Esta labor artesanal se torna un ejercicio físico que requiere una acción corporal repetida, técnica y rutinaria para poder desarrollar la habilidad desde adentro y transformar el mundo material. “Rehabitar el cuerpo”, dice Agus, significa desaprender hábitos asociados al género –como la convicción de que las mujeres tienen contornos delicados y huesos frágiles, mientras los hombres concentran el monopolio de la fuerza– y adquirir otros. Un fino y arduo trabajo corporal.

Fuente: @agusrucula

Meter las manos, las patas, el ser entero en el barro, es el único requisito para participar de los talleres organizados por Agus. Ya sea sobre murales, pintura o dibujo, ella acompaña con paciencia cada uno de los procesos. Con el afán de registrar todo, no sale de casa sin un cuadernito para bocetar, escribir reflexiones, sensaciones y mezclar lenguajes. En los talleres aconseja siempre tener uno, por las dudas.

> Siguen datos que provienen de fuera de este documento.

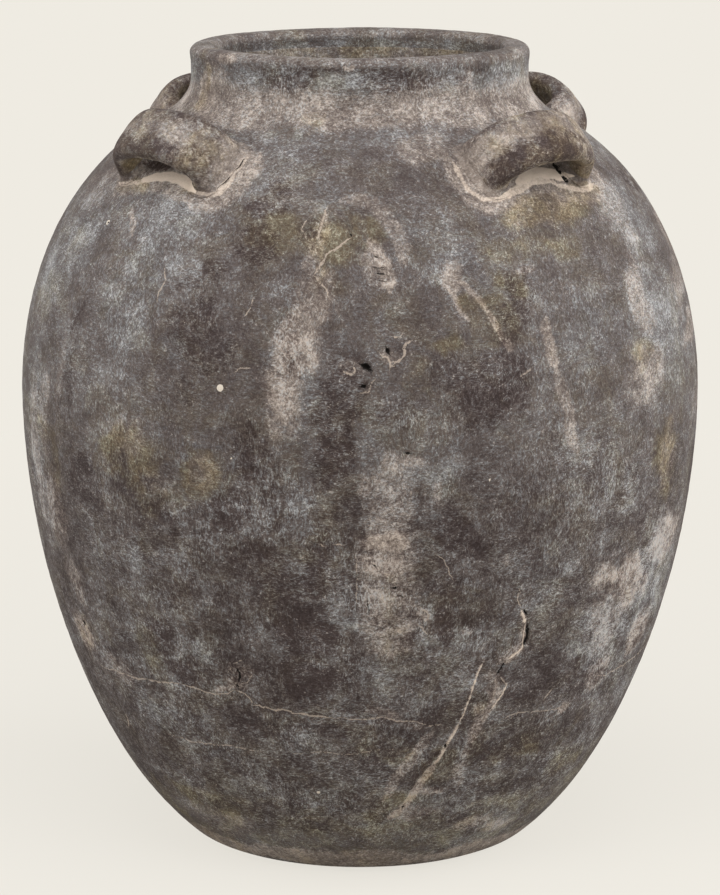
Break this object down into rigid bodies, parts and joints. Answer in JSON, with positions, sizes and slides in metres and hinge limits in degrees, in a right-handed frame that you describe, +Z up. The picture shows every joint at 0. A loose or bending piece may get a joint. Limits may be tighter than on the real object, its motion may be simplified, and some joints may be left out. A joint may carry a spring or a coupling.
{
  "type": "terracotta urn",
  "caption": "Large unglazed terracotta urn: a wide-shouldered storage jar with a short upright neck, a round rim and strap handles on its shoulder.",
  "frame": {"origin": "centre of the foot's underside, on the ground", "axes": "+Z up along the jar's axis; the handles stand on +X, +Y, -X and -Y"},
  "size_m": [0.427, 0.427, 0.5],
  "materials": {
    "lower_clay": "matte, unglazed, weathered dark grey-brown",
    "upper_clay": "matte, unglazed, weathered grey with pale wash and ochre stains",
    "rim_clay": "matte, unglazed, grey with a beige wash round the foot of the neck",
    "handle_clay": "matte, unglazed, dark grey-brown, paler where rubbed",
    "slip_clay": "matte, pale beige slip with a fine crack"
  },
  "bodies": {
    "root": {"foot_slab": "lower_clay", "foot_wall_course": "lower_clay", "lower_wall_course": "lower_clay", "belly_course_lower": "lower_clay", "belly_course_middle": "upper_clay", "belly_course_upper": "upper_clay", "shoulder_course": "upper_clay", "neck_collar": "rim_clay", "rim_roll": "rim_clay", "strap_handle_1": "handle_clay", "luting_coil_1a": "slip_clay", "luting_coil_1b": "slip_clay", "strap_handle_2": "handle_clay", "luting_coil_2a": "slip_clay", "luting_coil_2b": "slip_clay", "strap_handle_3": "handle_clay", "luting_coil_3a": "slip_clay", "luting_coil_3b": "slip_clay", "strap_handle_4": "handle_clay", "luting_coil_4a": "slip_clay", "luting_coil_4b": "slip_clay"}
  },
  "joints": []
}
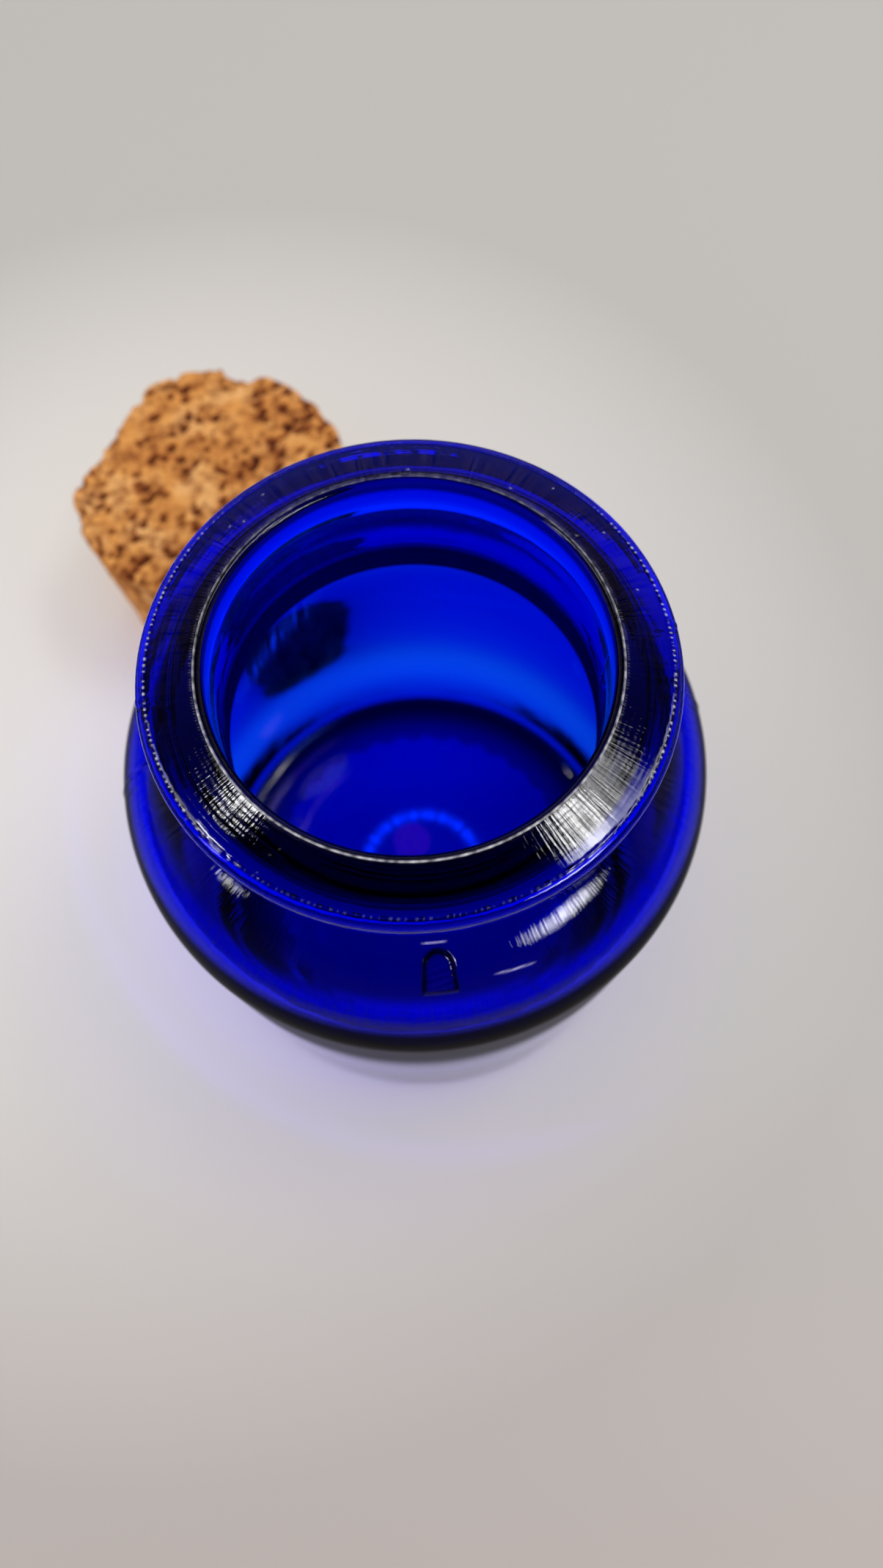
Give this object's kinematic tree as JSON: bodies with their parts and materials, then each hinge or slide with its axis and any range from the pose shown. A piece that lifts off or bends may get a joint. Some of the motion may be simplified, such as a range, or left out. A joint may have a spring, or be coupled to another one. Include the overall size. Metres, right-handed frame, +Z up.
{
  "type": "cork-stoppered glass jar",
  "caption": "Squat wide-mouth glass jar with a flared bevelled lip and a rounded shoulder, and its tapered natural cork stopper standing on the table behind it.",
  "frame": {"origin": "centre of the jar's bearing ring, on the table", "axes": "+Z up the jar's axis and out of its mouth; -Y is the front, with the lug; the stopper stands behind and to the left, at -X +Y"},
  "size_m": [0.1169, 0.1576, 0.104],
  "materials": {
    "cobalt_glass": "clear deep cobalt-blue moulded glass, fire-polished, gloss",
    "natural_cork": "matt natural cork with dark pits and chipped edges"
  },
  "bodies": {
    "jar": {"glass_jar": "cobalt_glass"},
    "stopper": {"cork_stopper": "natural_cork"}
  },
  "joints": [
    {"name": "stopper_lift", "type": "slide", "parent": "jar", "child": "stopper", "axis": [0, 0, 1], "range_m": [0, 0.12]}
  ]
}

Movilizada por crear mensajes que interpelen un encuentro con ella misma y con otras personas, Agus enseña que el mural es algo que, por el tamaño y por la técnica, genera mucha admiración; “lo fantástico no siempre está lejos y es ajeno, sino que puede ser parte”. Poco a poco fue encontrando su modo de hacer, antes de proponer, observar y escuchar qué es lo que las personas involucradas quieren decir. Cualquier gigantografía, como un cartel publicitario, puede volverse un referente. Se pregunta “qué cualidades encontramos representadas en los personajes que se consumen cotidianamente en la ciudad y en qué medida nos identificamos con ellos”.

El atardecer es su horario preferido para trabajar, por la luz y su mágica inmediatez. Dura poco. “Cuando se está yendo el sol y todo se pone celestoso, liloso, baña el gris y se apagan los contrastes”, escribe Agus. Una atmósfera que recuerda a muchas de sus obras. La suya es una sensibilidad que se planta y le disputa al rigor su pretendido carácter inquebrantable. Milita la vulnerabilidad como una virtud, porque ser permeable no es sinónimo de debilidad, sino fortaleza. Para hacer murales (y para la vida) hay que dejarse conmover por lo que acontece.

Mural pintado por Agus Rúcula en festival “La Bajada”, Rosario, 2018. Fuente: @agusrucula.